BEGIN Input records
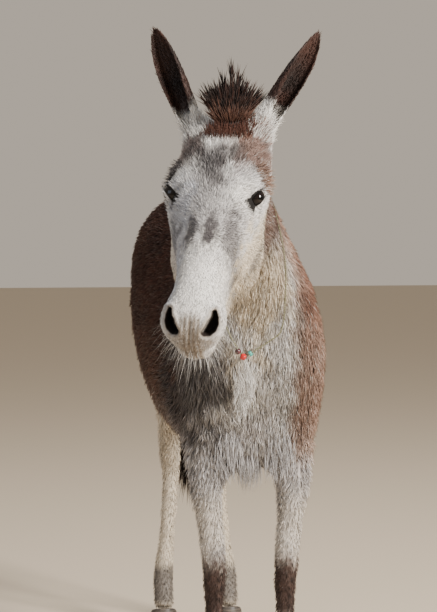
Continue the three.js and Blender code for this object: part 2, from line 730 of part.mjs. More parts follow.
const headSolid = head();
add("head", headSolid, COLOURS.greyFur);
add("neck", neck(), COLOURS.greyFur);
add("trunk", trunk(), COLOURS.brownFur);
add("mane", mane(0).subtract(cord(2 * CUT)), COLOURS.darkFur);
add("forelock", forelock(headSolid), COLOURS.darkFur);
for (const [name, side] of Object.entries(SIDES)) {
  const ear = EARS[name];
  add(`ear_${name}`, ear.solid.intersect(beyond(...ear.cut, CUT)), COLOURS.darkFur);
  add(`eye_${name}`, eyeball(side, EYE_RADIUS), COLOURS.eye);
  const forearm = upperLeg(foreRegion, [20, -480, 240], [220, -160, 800], KNEE_CUT);
  add(`forearm_${name}`, mirrored(forearm, side), COLOURS.greyFur);
  const foreAt = [76, -330];
  const foreCannon = lowerLeg([20, -400], [140, -240], KNEE_CUT, foreAt);
  add(`fore_cannon_${name}`, mirrored(foreCannon, side), COLOURS.paleFur);
  add(`fore_hoof_${name}`, mirrored(hoof(...foreAt), side), COLOURS.horn);
  const thigh = upperLeg(hindRegion, [10, 130, 330], [220, 700, 1000], HOCK_CUT);
  add(`thigh_${name}`, mirrored(thigh, side), COLOURS.brownFur);
  const hindAt = [80, 486];
  const hindCannon = lowerLeg([20, 430], [140, 620], HOCK_CUT, hindAt);
  add(`hind_cannon_${name}`, mirrored(hindCannon, side), COLOURS.paleFur);
  add(`hind_hoof_${name}`, mirrored(hoof(...hindAt), side), COLOURS.horn);
}
const hanging = tailSolid.intersect(beyond(...tailCut, CUT));
const switchTop = [0, 0, TAIL_TUFT];
add("tail", hanging.intersect(beyond(switchTop, [0, 0, 1], CUT)), COLOURS.brownFur);
add("tail_tuft", hanging.intersect(beyond(switchTop, [0, 0, -1], CUT)), COLOURS.darkFur);
add("collar_cord", cord(), COLOURS.cord);
add("bead_red", bead(0, 7, 11), COLOURS.red);
add("bead_dark", bead(-0.015, 6, 10), COLOURS.darkGlass);
add("bead_turquoise", bead(0.016, 6, 8), COLOURS.turquoise);

// The origin is on the ground under the middle of the whole animal.
const bounds = new THREE.Box3().setFromObject(group);
const centre = bounds.getCenter(new THREE.Vector3());
for (const mesh of group.children) mesh.geometry.translate(-centre.x, -centre.y, -bounds.min.z);

export default group;
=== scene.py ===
"""A donkey jenny in winter coat, a still figure at life size, with a beaded cord round her neck.

Metres, +Z up. She faces -Y, and +X is her left side.
"""

import math

import bmesh
import bpy
import numpy as np
from mathutils import Matrix, Vector


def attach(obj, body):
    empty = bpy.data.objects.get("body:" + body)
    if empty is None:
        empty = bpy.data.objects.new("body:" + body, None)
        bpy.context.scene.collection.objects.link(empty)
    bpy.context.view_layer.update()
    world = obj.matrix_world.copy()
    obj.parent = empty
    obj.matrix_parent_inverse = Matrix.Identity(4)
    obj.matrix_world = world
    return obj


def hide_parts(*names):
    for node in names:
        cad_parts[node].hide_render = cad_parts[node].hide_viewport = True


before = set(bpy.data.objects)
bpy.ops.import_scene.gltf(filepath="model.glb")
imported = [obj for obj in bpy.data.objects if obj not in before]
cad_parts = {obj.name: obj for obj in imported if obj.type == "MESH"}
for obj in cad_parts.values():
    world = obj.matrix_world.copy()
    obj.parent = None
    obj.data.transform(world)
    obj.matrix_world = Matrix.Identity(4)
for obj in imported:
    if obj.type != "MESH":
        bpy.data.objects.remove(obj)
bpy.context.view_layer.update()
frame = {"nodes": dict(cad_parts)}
nodes = frame["nodes"]

# ---------------------------------------------------------------- the skin
# Hide over flesh and bone, one closed surface from the lips to the coronets. It is fused from the
# solids of the flesh, eased smooth, and sunk below the coat's tips by the depth of the coat there.
SIDES = {"left": 1, "right": -1}  # each side and the sign of its x in the head's frame
LIMBS = ["forearm", "fore_cannon", "thigh", "hind_cannon"]
FLESH = ["head", "neck", "trunk", "tail"] + [f"{limb}_{side}" for limb in LIMBS for side in SIDES]
SKIN_CELL = 0.0068
SKIN_SWELL = 0.0012

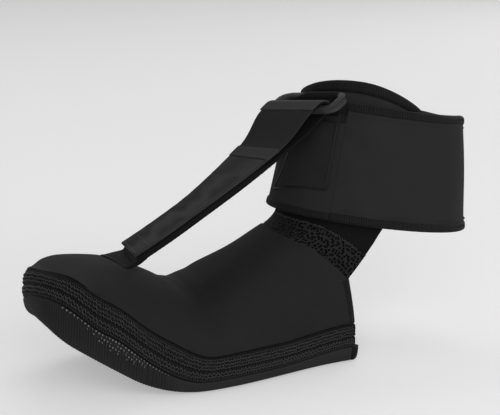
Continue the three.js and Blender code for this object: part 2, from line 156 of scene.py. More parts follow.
def knit_look(name, level, sheen, grain=0.16, coarse=0.25):
    """Smooth knitted face cloth: fine loops, and slow mottling where the foam under it varies."""
    look = Look(name, grey(level), 0.75, sheen)
    loops = look.math("MULTIPLY", look.wave(0.55), look.wave(0.5, across=True))
    fine = look.noise(1.6, 1.6, 3.0, 0.65)
    slow = look.noise(0.07, 0.07, 2.0)
    tone = look.math("ADD", look.math("MULTIPLY", fine, grain), look.math("MULTIPLY", slow, coarse))
    tone = look.math("ADD", tone, look.math("MULTIPLY", loops, 0.25))
    look.ramp(tone, grey(level * 0.72), grey(level * 1.45))
    look.bump(look.math("ADD", loops, look.math("MULTIPLY", fine, 1.4)), 0.10, 0.6)
    look.rough(fine, 0.62, 0.88)
    return look.material


def thread_look(name, level):
    """Twisted sewing thread."""
    look = Look(name, grey(level), 0.55, 0.04, 0.2)
    twist = look.wave(0.35, distortion=1.0, turn=0.6)
    look.ramp(twist, grey(level * 0.7), grey(level * 1.3))
    look.bump(twist, 0.05, 0.5)
    return look.material


def ribbed_look(name, level, pitch, across, light, depth=0.22, sheen=0.03):
    """Close ribs of thread or yarn with uneven tone from rib to rib."""
    look = Look(name, grey(level), 0.7, sheen)
    ribs = look.wave(pitch, across=across, distortion=0.6)
    uneven = look.noise(*((0.02, 0.8 / pitch) if across else (0.8 / pitch, 0.02)), 1.0)
    fine = look.noise(2.2, 2.2, 2.0)
    tone = look.math("MULTIPLY", ribs, look.math("ADD", uneven, 0.3))
    tone = look.math("ADD", tone, look.math("MULTIPLY", fine, 0.15))
    look.ramp(tone, grey(level * 0.55), grey(level * light))
    look.bump(look.math("ADD", ribs, look.math("MULTIPLY", fine, 0.5)), depth, 0.8)
    look.rough(fine, 0.55, 0.85)
    return look.material


def brushed_look(name, level):
    """Brushed lining or loop pile: short soft fibres."""
    look = Look(name, grey(level), 0.95, 0.05)
    fibres = look.noise(2.6, 2.6, 4.0, 0.7)
    look.ramp(fibres, grey(level * 0.6), grey(level * 1.5))
    look.bump(fibres, 0.35, 0.8)
    return look.material


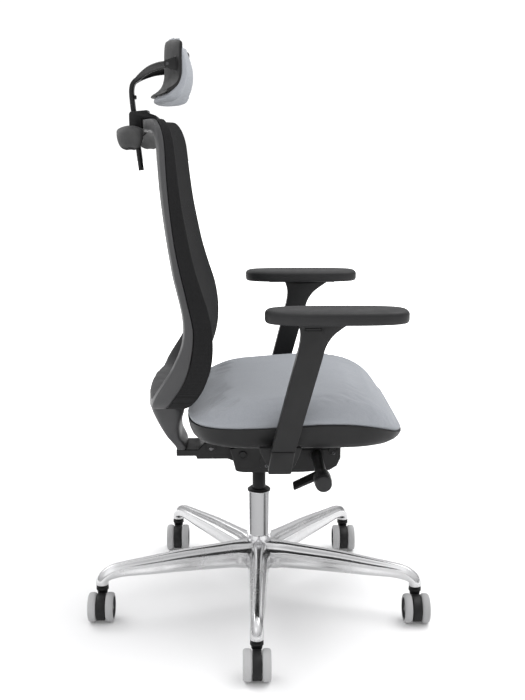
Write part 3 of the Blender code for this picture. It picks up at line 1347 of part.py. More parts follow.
# ------------------------------------------------------------------ the chair
def make_materials():
    return {
        "polished": material("polished_aluminium", (0.80, 0.80, 0.81), 0.12, 1.0),
        "chrome": material("chrome", (0.86, 0.86, 0.87), 0.05, 1.0),
        "steel": material("steel", (0.45, 0.45, 0.46), 0.35, 1.0),
        "black": material("black_plastic", (0.012, 0.012, 0.013), 0.45),
        "dark": material("dark_grey_plastic", (0.030, 0.030, 0.032), 0.50),
        "frame": material("frame_grey_plastic", (0.060, 0.060, 0.062), 0.55),
        "tyre": material("grey_tyre", (0.34, 0.34, 0.34), 0.60),
        "mesh": material("black_mesh", (0.020, 0.020, 0.021), 0.90),
        "fabric": material("grey_fabric", (0.30, 0.31, 0.33), 0.90),
        "foam": material("pad_foam", (0.035, 0.035, 0.037), 0.70),
    }


def build_base(paint, chair):
    finish(star_base(), paint["polished"], chair)
    finish(lift_tube(), paint["chrome"], chair)
    finish(lift_bush(), paint["black"], chair)
    finish(thrust_bearing(), paint["steel"], chair)
    for k in range(ARMS):
        x, y = stem_place(k)
        swivel = joint("caster_swivel_%d" % (k + 1), (x, y, FOOT_Z), chair)
        finish(caster_fork(k), paint["dark"], swivel)
        axle = joint("caster_axle_%d" % (k + 1), (x - WHEEL_TRAIL, y, AXLE_Z), swivel)
        for side in (-1, 1):
            finish(caster_wheel(k, side), paint["tyre"], axle)


def build_mechanism(paint, lift):
    finish(lift_cylinder(), paint["black"], lift)
    valve = joint("valve_axis", (0.0, 0.0, SOCKET_TOP_Z), lift)
    finish(release_pin(), paint["steel"], valve)
    finish(mechanism_housing(), paint["black"], lift, smooth=35)
    finish(pivot_pin("back_pivot_pin", BACK_PIVOT, PIN_R, HOUSING_HALF_WIDTH), paint["steel"], lift)
    finish(pivot_pin("seat_pivot_pin", SEAT_PIVOT, PIN_R, HOUSING_HALF_WIDTH), paint["steel"], lift)
    for side in (-1, 1):
        finish(recline_spring(side), paint["steel"], lift)
    control = joint("control_axis", (0.0, *CONTROL_AXIS), lift)
    finish(height_lever(), paint["black"], control)
    finish(lock_lever(), paint["black"], control)
    finish(tension_shaft(), paint["steel"], control)
    finish(tension_knob(), paint["black"], control)
    finish(tension_wedge(), paint["steel"], lift)
    rocker = joint("rocker_axis", (0.0, ROCKER_PIVOT[0], ROCKER_PIVOT[1] - ROCKER_PIN_DROP), lift)
    finish(release_rocker(), paint["steel"], rocker)


def build_seat(paint, lift):
    seat = joint("seat_pivot_axis", (0.0, *SEAT_PIVOT), lift)
    finish(seat_plate(), paint["black"], seat)
    finish(pivot_pin("link_pin", LINK_PIVOT, LINK_PIN_R, EAR_X + EAR_THICKNESS), paint["steel"], seat)
    finish(seat_shell(), paint["dark"], seat)
    finish(seat_pan(), paint["dark"], seat)
    finish(seat_cushion(), paint["fabric"], seat)
    for side, label in ((-1, "right"), (1, "left")):
        finish(arm_bracket(side, label), paint["dark"], seat)
        post = joint("arm_axis_" + label, (side * ARM_X, POST_MIDDLE_Y, POST_SEAM_Z), seat)
        finish(arm_sleeve(side, label), paint["dark"], post)
        finish(arm_button(side, label), paint["black"], post)
        slide = joint("pad_slide_" + label, (side * ARM_X, pad_middle(side), POST_HEAD_Z), post)
        finish(arm_pad_base(side, label), paint["dark"], slide)
        finish(arm_pad(side, label), paint["foam"], slide)


def build_back(paint, lift):
    back = joint("back_pivot_axis", (0.0, *BACK_PIVOT), lift)
    finish(back_bar(), paint["black"], back)
    finish(back_frame(), paint["frame"], back, smooth=35)
    finish(mesh_carrier(), paint["dark"], back, smooth=35)
    finish(back_mesh(), paint["mesh"], back, smooth=35)
    finish(headrest_clamp(), paint["dark"], back)
    finish(coat_hanger(), paint["dark"], back, smooth=35)
    height = joint("headrest_height_axis", (0.0, post_y(BACK_TOP_Z), BACK_TOP_Z), back)
    finish(headrest_post(), paint["dark"], height)
    tilt = joint("headrest_tilt_axis", (0.0, *HEAD_PIVOT), height)
    for side in (-1, 1):
        finish(headrest_pin(side), paint["steel"], height)
    finish(headrest_shell(), paint["dark"], tilt, smooth=35)
    finish(headrest_cushion(), paint["fabric"], tilt, smooth=35)


def main():
    start_scene()
    paint = make_materials()
    chair = joint("chair", (0.0, 0.0, 0.0), None)
    build_base(paint, chair)
    spindle = joint("seat_swivel_axis", (0.0, 0.0, HUB_BOTTOM_Z), chair)
    finish(lift_rod(), paint["steel"], spindle)
    lift = joint("lift_axis", (0.0, 0.0, CYLINDER_BOTTOM_Z), spindle)
    build_mechanism(paint, lift)
    build_seat(paint, lift)
    build_back(paint, lift)


main()
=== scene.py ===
"""Looks of the office chair: its visible pieces, their materials, the light and the camera.

Shapes are worked out in the column's frame, in metres: +Z up, -Y the front of the chair,
-X the sitter's right. COLUMN moves them to where the CAD model stands.
"""
import json
import math

import bmesh
import bpy
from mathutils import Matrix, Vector, noise


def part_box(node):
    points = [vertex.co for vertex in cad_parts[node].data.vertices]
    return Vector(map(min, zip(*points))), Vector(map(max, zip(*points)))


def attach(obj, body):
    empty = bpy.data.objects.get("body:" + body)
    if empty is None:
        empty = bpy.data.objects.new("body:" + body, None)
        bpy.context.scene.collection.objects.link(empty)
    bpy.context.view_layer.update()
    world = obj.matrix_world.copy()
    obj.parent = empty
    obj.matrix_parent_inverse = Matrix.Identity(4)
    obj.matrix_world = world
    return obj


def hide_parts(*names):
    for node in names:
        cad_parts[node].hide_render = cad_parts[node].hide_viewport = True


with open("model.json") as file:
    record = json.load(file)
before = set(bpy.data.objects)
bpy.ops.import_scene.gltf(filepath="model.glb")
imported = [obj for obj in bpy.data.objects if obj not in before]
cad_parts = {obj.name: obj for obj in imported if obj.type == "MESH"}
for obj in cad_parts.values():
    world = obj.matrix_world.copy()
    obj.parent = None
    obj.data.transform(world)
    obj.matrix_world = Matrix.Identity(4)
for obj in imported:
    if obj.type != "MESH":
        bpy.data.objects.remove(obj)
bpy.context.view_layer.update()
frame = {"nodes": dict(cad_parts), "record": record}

JOINTS = {joint["name"]: joint for joint in frame["record"]["behaviour"]["joints"]}
COLUMN = Vector((JOINTS["seat_swivel"]["pos_m"][0], 0.0, 0.0))
TURN = 2.0 * math.pi
GAP = 0.0003            # between two pieces that only just don't touch
RUN = 0.0006            # play around a piece that slides in another


def local_box(node):
    """A CAD node's box in the column's frame."""
    low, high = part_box(node)
    return low - COLUMN, high - COLUMN


# ------------------------------------------------------------------ mesh tools
def curve_at(points, x):
    """Height of a smooth line through the points, flat beyond both ends."""
    if x <= points[0][0]:
        return points[0][1]
    if x >= points[-1][0]:
        return points[-1][1]
    slopes = [(b[1] - a[1]) / (b[0] - a[0]) for a, b in zip(points, points[1:])]
    for i, (a, b) in enumerate(zip(points, points[1:])):
        if x <= b[0]:
            break
    left = 0.5 * (slopes[max(i - 1, 0)] + slopes[i])
    right = 0.5 * (slopes[i] + slopes[min(i + 1, len(slopes) - 1)])
    width = b[0] - a[0]
    t = (x - a[0]) / width
    return ((2 * t**3 - 3 * t**2 + 1) * a[1] + (t**3 - 2 * t**2 + t) * width * left
            + (3 * t**2 - 2 * t**3) * b[1] + (t**3 - t**2) * width * right)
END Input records
## What the task requires
Taking the material above, extract exactly and only the lines from the line with "record = json.load(file)" to the line with "return low - COLUMN, high - COLUMN", inclusive of both.

## Output for this task
    record = json.load(file)
before = set(bpy.data.objects)
bpy.ops.import_scene.gltf(filepath="model.glb")
imported = [obj for obj in bpy.data.objects if obj not in before]
cad_parts = {obj.name: obj for obj in imported if obj.type == "MESH"}
for obj in cad_parts.values():
    world = obj.matrix_world.copy()
    obj.parent = None
    obj.data.transform(world)
    obj.matrix_world = Matrix.Identity(4)
for obj in imported:
    if obj.type != "MESH":
        bpy.data.objects.remove(obj)
bpy.context.view_layer.update()
frame = {"nodes": dict(cad_parts), "record": record}

JOINTS = {joint["name"]: joint for joint in frame["record"]["behaviour"]["joints"]}
COLUMN = Vector((JOINTS["seat_swivel"]["pos_m"][0], 0.0, 0.0))
TURN = 2.0 * math.pi
GAP = 0.0003            # between two pieces that only just don't touch
RUN = 0.0006            # play around a piece that slides in another


def local_box(node):
    """A CAD node's box in the column's frame."""
    low, high = part_box(node)
    return low - COLUMN, high - COLUMN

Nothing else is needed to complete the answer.